Sunday, March 22, 2015

Abolition Women

On Wednesday I met a young woman I knew to be a social worker but she was introduced to me as an abolitionist.

That's because she is in the forefront helping eradicate the sex trafficking going on in our state right now.

I had just the day before finished reading "The Invention of Wings" so I said to her, "you must know the Grimke sisters."

She did.  Not because she'd read Sue Monk Kidd's book about them but because Sarah and Angelina Grimke were pioneer abolition women in putting and end to slavery and advocating women's rights.

Raised in South Carolina in the early 1800s, the Grimkes could have spent their lives as rich, privileged southern women.  But that wasn't all it was cracked up to be.

On her 10th birthday, Sarah Grimke was given a gift all wrapped up in blue ribbons.  It was her own personal slave.  Somehow this did not seem right to Sarah.

She also had ambition.  This would not be tolerated in a southern woman.  Here is how her mother explained it in the book:

Every girl comes into the world with varying degrees of ambition...The truth...is that every girl must have ambition knocked out of her for her own good...and so it came to this, to being broken like a horse.

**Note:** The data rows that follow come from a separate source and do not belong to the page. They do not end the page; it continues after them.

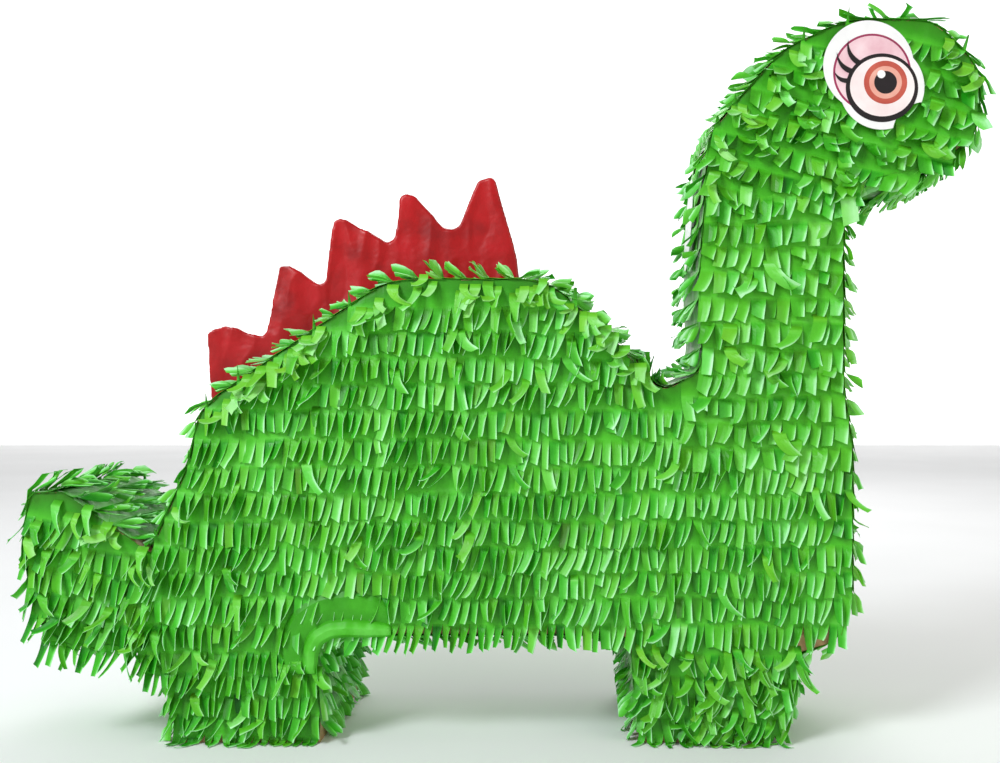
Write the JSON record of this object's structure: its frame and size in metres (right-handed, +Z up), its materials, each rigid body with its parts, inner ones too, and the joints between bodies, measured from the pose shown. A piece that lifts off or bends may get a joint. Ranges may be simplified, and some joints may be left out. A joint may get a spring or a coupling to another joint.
{
  "type": "pinata",
  "caption": "Long-necked dinosaur pinata: a hollow box of corrugated card covered in cut green tissue fringe, with a red zigzag crest, an eye on each side and a fill flap behind the neck.",
  "frame": {"origin": "on the ground, midway between tail and nose and midway between the two side panels", "axes": "+X from the tail towards the head, +Z up, -Y out of the near side panel"},
  "size_m": [0.5506, 0.108, 0.4143],
  "materials": {
    "corrugated_card": "matte",
    "gummed_tape": "satin",
    "green_tissue": "matte",
    "red_paper": "gloss",
    "printed_sticker": "satin",
    "label_paper": "satin"
  },
  "bodies": {
    "pinata": {"crest_core": "corrugated_card", "crest_cover": "red_paper", "edge_back": "corrugated_card", "edge_belly": "corrugated_card", "edge_chest": "corrugated_card", "edge_chin": "corrugated_card", "edge_face": "corrugated_card", "edge_front_leg_front": "corrugated_card", "edge_front_leg_inner": "corrugated_card", "edge_front_sole": "corrugated_card", "edge_head_top": "corrugated_card", "edge_hump_slope": "corrugated_card", "edge_hump_top": "corrugated_card", "edge_neck_back": "corrugated_card", "edge_neck_front": "corrugated_card", "edge_rear_leg_back": "corrugated_card", "edge_rear_leg_inner": "corrugated_card", "edge_rear_sole": "corrugated_card", "edge_rump": "corrugated_card", "edge_saddle": "corrugated_card", "edge_tail_end": "corrugated_card", "edge_tail_top": "corrugated_card", "edge_tail_under": "corrugated_card", "eye_far": "printed_sticker", "eye_near": "printed_sticker", "fringe_body_far": "green_tissue", "fringe_body_near": "green_tissue", "fringe_edge_back": "green_tissue", "fringe_edge_belly": "green_tissue", "fringe_edge_chest": "green_tissue", "fringe_edge_chin": "green_tissue", "fringe_edge_front_leg": "green_tissue", "fringe_edge_head": "green_tissue", "fringe_edge_hump": "green_tissue", "fringe_edge_neck_back": "green_tissue", "fringe_edge_rear_leg": "green_tissue", "fringe_edge_rump": "green_tissue", "fringe_edge_saddle": "green_tissue", "fringe_edge_tail": "green_tissue", "fringe_front_leg_far": "green_tissue", "fringe_front_leg_near": "green_tissue", "fringe_head_far": "green_tissue", "fringe_head_near": "green_tissue", "fringe_hump_far": "green_tissue", "fringe_hump_near": "green_tissue", "fringe_neck_far": "green_tissue", "fringe_neck_near": "green_tissue", "fringe_rear_leg_far": "green_tissue", "fringe_rear_leg_near": "green_tissue", "fringe_tail_far": "green_tissue", "fringe_tail_near": "green_tissue", "hang_plate": "corrugated_card", "seam_tape_far": "gummed_tape", "seam_tape_near": "gummed_tape", "side_panel_far": "corrugated_card", "side_panel_near": "corrugated_card"},
    "flap": {"fill_flap": "corrugated_card", "fringe_flap": "green_tissue", "neck_label": "label_paper"}
  },
  "joints": [
    {"name": "fill_flap_hinge", "type": "hinge", "parent": "pinata", "child": "flap", "pos_m": [0.11805, 0, 0.33802], "axis": [0, 1, 0], "range_deg": [0, 110]}
  ]
}
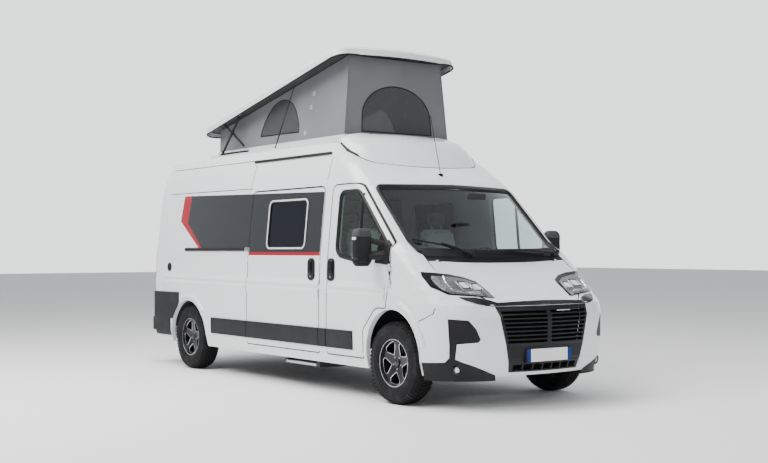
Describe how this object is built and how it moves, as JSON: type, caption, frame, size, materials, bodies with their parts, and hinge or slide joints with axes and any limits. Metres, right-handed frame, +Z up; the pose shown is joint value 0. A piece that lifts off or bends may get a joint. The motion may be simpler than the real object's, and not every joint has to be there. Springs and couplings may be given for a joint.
{
  "type": "camper van with pop-top roof",
  "caption": "High-roof panel camper van with a raised tilting roof shell and canvas tent, opening cab and rear doors, bonnet, sliding step and steered wheels.",
  "frame": {"origin": "on the ground under the middle of the van", "axes": "nose towards -Y, the van's left side towards +X, +Z up"},
  "size_m": [2.512, 5.998, 3.4229],
  "materials": {
    "white_paint": "gloss clear-coated white",
    "black_plastic": "grained black plastic",
    "gloss_black": "gloss black",
    "clear_glass": "tinted safety glass",
    "dark_glass": "smoked acrylic",
    "red_lens": "red lens",
    "lamp_lens": "clear lens",
    "tyre": "black rubber",
    "alloy": "black with machined faces",
    "steel": "black-coated steel",
    "step_metal": "ribbed aluminium",
    "iron": "cast iron",
    "canvas": "grey woven canvas",
    "seat_fabric": "two-tone upholstery",
    "wood": "light oak laminate",
    "dash_plastic": "soft grained plastic"
  },
  "bodies": {
    "van_body": {"aerial": "black_plastic", "bulkhead": "white_paint", "bumper_inserts": "black_plastic", "cab_seats": "seat_fabric", "chassis_rails": "steel", "dashboard": "dash_plastic", "deck_frame": "white_paint", "engine_block": "iron", "fairing": "white_paint", "floor_pan": "white_paint", "front_bumper": "white_paint", "front_subframe": "steel", "furniture": "wood", "grille": "gloss_black", "headlamps": "lamp_lens", "lift_rails": "steel", "rear_arches": "black_plastic", "rear_axle": "steel", "rear_bumper": "black_plastic", "roof_panel": "white_paint", "screen_frame": "white_paint", "scuttle": "black_plastic", "seat_bases": "dash_plastic", "side_glass": "dark_glass", "side_mouldings": "black_plastic", "side_panel_left": "white_paint", "side_panel_right": "white_paint", "sliding_door": "white_paint", "steering_wheel": "dash_plastic", "tail_lamps": "red_lens", "tent": "canvas", "windscreen": "clear_glass", "wing_left": "white_paint", "wing_right": "white_paint"},
    "knuckle_right": {"knuckle_right": "iron"},
    "knuckle_left": {"knuckle_left": "iron"},
    "wheel_front_right": {"tyre_front_right": "tyre", "rim_front_right": "alloy"},
    "wheel_front_left": {"tyre_front_left": "tyre", "rim_front_left": "alloy"},
    "wheel_rear_right": {"tyre_rear_right": "tyre", "rim_rear_right": "alloy"},
    "wheel_rear_left": {"tyre_rear_left": "tyre", "rim_rear_left": "alloy"},
    "cab_door_right": {"cab_door_right": "white_paint", "cab_glass_right": "clear_glass", "door_trim_right": "black_plastic"},
    "cab_door_left": {"cab_door_left": "white_paint", "cab_glass_left": "clear_glass", "door_trim_left": "black_plastic"},
    "rear_door_right": {"rear_door_right": "white_paint", "rear_glass_right": "dark_glass"},
    "rear_door_left": {"rear_door_left": "white_paint", "rear_glass_left": "dark_glass"},
    "bonnet": {"bonnet": "white_paint"},
    "side_step": {"side_step": "step_metal"},
    "lift_arms": {"lift_arms": "steel"},
    "stay_arms": {"stay_arms": "steel"},
    "roof_shell": {"roof_shell": "white_paint"}
  },
  "joints": [
    {"name": "steer_right", "type": "hinge", "parent": "van_body", "child": "knuckle_right", "pos_m": [-0.845, -2.051, 0.232], "axis": [0.2079, 0, 0.9781], "range_deg": [-33, 33]},
    {"name": "steer_left", "type": "hinge", "parent": "van_body", "child": "knuckle_left", "pos_m": [0.845, -2.051, 0.232], "axis": [-0.2079, 0, 0.9781], "range_deg": [-33, 33]},
    {"name": "wheel_front_right_spin", "type": "hinge", "parent": "knuckle_right", "child": "wheel_front_right", "pos_m": [-0.905, -2.051, 0.368], "axis": [1, 0, 0], "continuous": true},
    {"name": "wheel_front_left_spin", "type": "hinge", "parent": "knuckle_left", "child": "wheel_front_left", "pos_m": [0.905, -2.051, 0.368], "axis": [1, 0, 0], "continuous": true},
    {"name": "wheel_rear_right_spin", "type": "hinge", "parent": "van_body", "child": "wheel_rear_right", "pos_m": [-0.895, 1.984, 0.368], "axis": [1, 0, 0], "continuous": true},
    {"name": "wheel_rear_left_spin", "type": "hinge", "parent": "van_body", "child": "wheel_rear_left", "pos_m": [0.895, 1.984, 0.368], "axis": [1, 0, 0], "continuous": true},
    {"name": "cab_door_right_swing", "type": "hinge", "parent": "van_body", "child": "cab_door_right", "pos_m": [-1.029, -2.024, 1.1], "axis": [0, 0, 1], "range_deg": [0, 70]},
    {"name": "cab_door_left_swing", "type": "hinge", "parent": "van_body", "child": "cab_door_left", "pos_m": [1.029, -2.024, 1.1], "axis": [0, 0, -1], "range_deg": [0, 70]},
    {"name": "rear_door_right_swing", "type": "hinge", "parent": "van_body", "child": "rear_door_right", "pos_m": [-0.912, 2.979, 1.3], "axis": [0, 0, 1], "range_deg": [0, 170]},
    {"name": "rear_door_left_swing", "type": "hinge", "parent": "van_body", "child": "rear_door_left", "pos_m": [0.912, 2.979, 1.3], "axis": [0, 0, -1], "range_deg": [0, 170]},
    {"name": "bonnet_lift", "type": "hinge", "parent": "van_body", "child": "bonnet", "pos_m": [0, -2.315, 1.276], "axis": [-1, 0, 0], "range_deg": [0, 50]},
    {"name": "step_slide", "type": "slide", "parent": "van_body", "child": "side_step", "axis": [-1, 0, 0], "range_m": [0, 0.22]},
    {"name": "roof_lift", "type": "hinge", "parent": "van_body", "child": "lift_arms", "pos_m": [0, 1.633, 2.502], "axis": [1, 0, 0], "range_deg": [0, 39], "deforming": ["tent"]},
    {"name": "roof_shell_tilt", "type": "hinge", "parent": "lift_arms", "child": "roof_shell", "pos_m": [0, 1.228, 2.902], "axis": [1, 0, 0], "range_deg": [-27.5, 0.5]},
    {"name": "stay_turn", "type": "hinge", "parent": "lift_arms", "child": "stay_arms", "pos_m": [0, 1.42879, 2.70369], "axis": [1, 0, 0], "range_deg": [-68.11, 0.5]}
  ],
  "couplings": [
    {"joint": "steer_left", "follows": "steer_right", "ratio": 1},
    {"joint": "roof_shell_tilt", "follows": "roof_lift", "ratio": -0.69231},
    {"joint": "stay_turn", "follows": "roof_lift", "ratio": -1.7337}
  ]
}
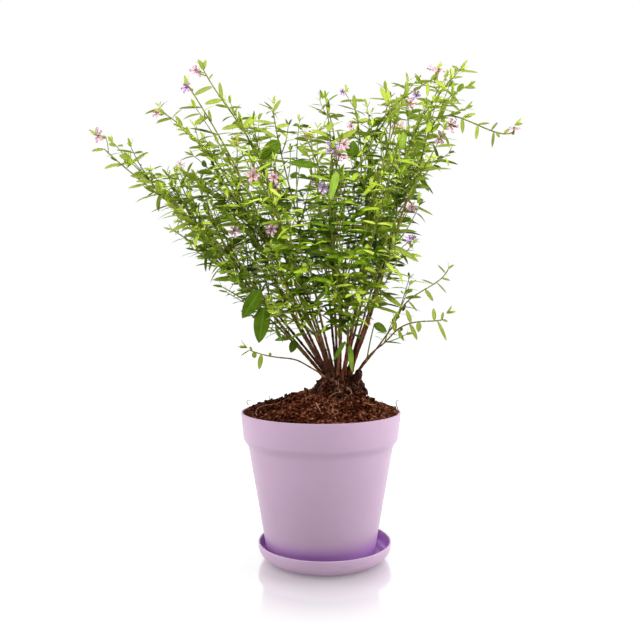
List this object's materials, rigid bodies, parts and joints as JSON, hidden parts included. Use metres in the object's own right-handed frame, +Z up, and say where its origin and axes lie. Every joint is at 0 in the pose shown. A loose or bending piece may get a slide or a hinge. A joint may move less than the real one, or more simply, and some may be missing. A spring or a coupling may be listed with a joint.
{
  "type": "potted false heather shrub",
  "caption": "Young flowering shrub with many thin stems, narrow leaves and small pink blossoms, planted in a lilac plastic pot on its saucer.",
  "frame": {"origin": "on the pot's axis, at the flat underside of the saucer, which is the level that the plant stands on", "axes": "+Z up along the pot's axis; -Y faces the viewer of the picture; +X to the viewer's right"},
  "size_m": [0.3759, 0.236, 0.4406],
  "materials": {
    "lilac_plastic": "satin moulded plastic",
    "soil": "damp crumbly potting soil",
    "bark": "fibrous bark",
    "foliage": "fresh green leaves"
  },
  "bodies": {
    "root": {"foliage_back_left": "foliage", "foliage_back_low_left": "foliage", "foliage_back_low_right": "foliage", "foliage_back_mid": "foliage", "foliage_back_right": "foliage", "foliage_far_left": "foliage", "foliage_far_right": "foliage", "foliage_front_left": "foliage", "foliage_front_low": "foliage", "foliage_front_low_left": "foliage", "foliage_front_mid": "foliage", "foliage_front_right": "foliage", "foliage_left_arch": "foliage", "foliage_left_flower": "foliage", "foliage_left_low": "foliage", "foliage_left_top": "foliage", "foliage_low_left": "foliage", "foliage_low_left_shoot": "foliage", "foliage_low_right": "foliage", "foliage_low_right_shoot": "foliage", "foliage_mid": "foliage", "foliage_mid_left": "foliage", "foliage_mid_right": "foliage", "foliage_right_flower": "foliage", "foliage_right_low": "foliage", "foliage_right_mid": "foliage", "foliage_right_side": "foliage", "foliage_right_top": "foliage", "pot": "lilac_plastic", "saucer": "lilac_plastic", "soil": "soil", "stem_back_left": "bark", "stem_back_low_left": "bark", "stem_back_low_right": "bark", "stem_back_mid": "bark", "stem_back_right": "bark", "stem_far_left": "bark", "stem_far_right": "bark", "stem_front_left": "bark", "stem_front_low": "bark", "stem_front_low_left": "bark", "stem_front_mid": "bark", "stem_front_right": "bark", "stem_left_arch": "bark", "stem_left_flower": "bark", "stem_left_low": "bark", "stem_left_top": "bark", "stem_low_left": "bark", "stem_low_left_shoot": "bark", "stem_low_right": "bark", "stem_low_right_shoot": "bark", "stem_mid": "bark", "stem_mid_left": "bark", "stem_mid_right": "bark", "stem_right_flower": "bark", "stem_right_low": "bark", "stem_right_mid": "bark", "stem_right_side": "bark", "stem_right_top": "bark", "stump": "bark"}
  },
  "joints": []
}
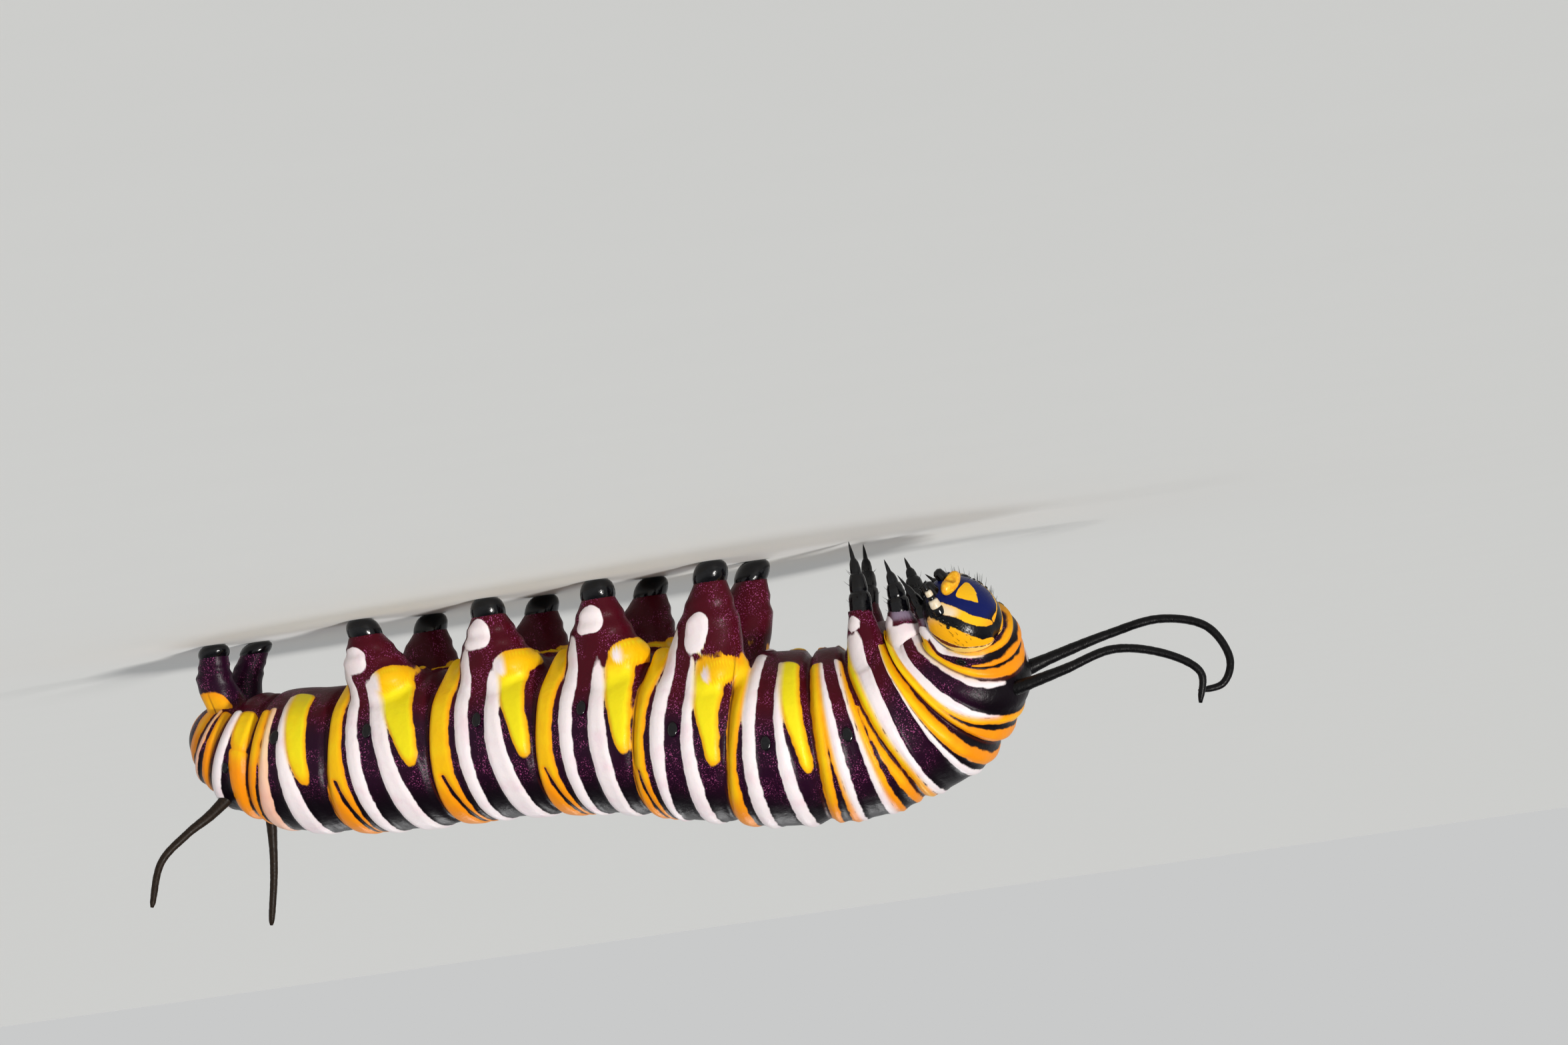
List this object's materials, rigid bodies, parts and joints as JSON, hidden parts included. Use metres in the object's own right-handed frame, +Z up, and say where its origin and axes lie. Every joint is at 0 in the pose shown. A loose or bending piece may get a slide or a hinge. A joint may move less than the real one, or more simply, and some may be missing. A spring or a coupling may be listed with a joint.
{
  "type": "monarch butterfly larva",
  "caption": "Banded butterfly larva on the floor, front arched and head turned down to feed, with a pair of long feelers in front and a shorter pair behind.",
  "frame": {"origin": "middle of the bounding box, on the floor under the feet", "axes": "+X towards the tail, -Y to the larva's left side, +Z up"},
  "size_m": [0.0436, 0.0108, 0.0115],
  "materials": {
    "skin": "soft satin skin, banded yellow, white and black",
    "dark_skin": "soft satin maroon-black skin",
    "shell": "hard glossy black cuticle",
    "horn": "dull black flexible horn"
  },
  "bodies": {
    "root": {"abdomen_1": "skin", "abdomen_10": "skin", "abdomen_2": "skin", "abdomen_3": "skin", "abdomen_4": "skin", "abdomen_5": "skin", "abdomen_6": "skin", "abdomen_7": "skin", "abdomen_8": "skin", "abdomen_9": "skin", "anal_proleg_left": "dark_skin", "anal_proleg_right": "dark_skin", "antenna_left": "shell", "antenna_right": "shell", "front_filament_left_base": "horn", "front_filament_left_middle": "horn", "front_filament_left_tip": "horn", "front_filament_right_base": "horn", "front_filament_right_middle": "horn", "front_filament_right_tip": "horn", "head": "shell", "labium": "shell", "leg_1_left": "shell", "leg_1_right": "shell", "leg_2_left": "shell", "leg_2_right": "shell", "leg_3_left": "shell", "leg_3_right": "shell", "mandible_left": "shell", "mandible_right": "shell", "proleg_3_left": "dark_skin", "proleg_3_right": "dark_skin", "proleg_4_left": "dark_skin", "proleg_4_right": "dark_skin", "proleg_5_left": "dark_skin", "proleg_5_right": "dark_skin", "proleg_6_left": "dark_skin", "proleg_6_right": "dark_skin", "rear_filament_left": "horn", "rear_filament_right": "horn", "thorax_1": "skin", "thorax_2": "skin", "thorax_3": "skin"}
  },
  "joints": []
}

But, fortunately, it didn't work.  Sarah and Angelina Grimke went on to be a remarkable force for freeing slaves and for freeing women.  But at a huge price.  They gave up everything, money, privilege, marriage and children.

When my daughter was in law school she had a colleague who made a lot of noise every time I saw her about how she was opposed to the feminist movement.  I always wanted to remind her of women like the Grimke sisters, and so many others along the way, (including me) who sacrificed themselves in order for her to become a lawyer.

Thank you Grimke sisters.  And thanks to the abolitionist I was introduced to on Wednesday.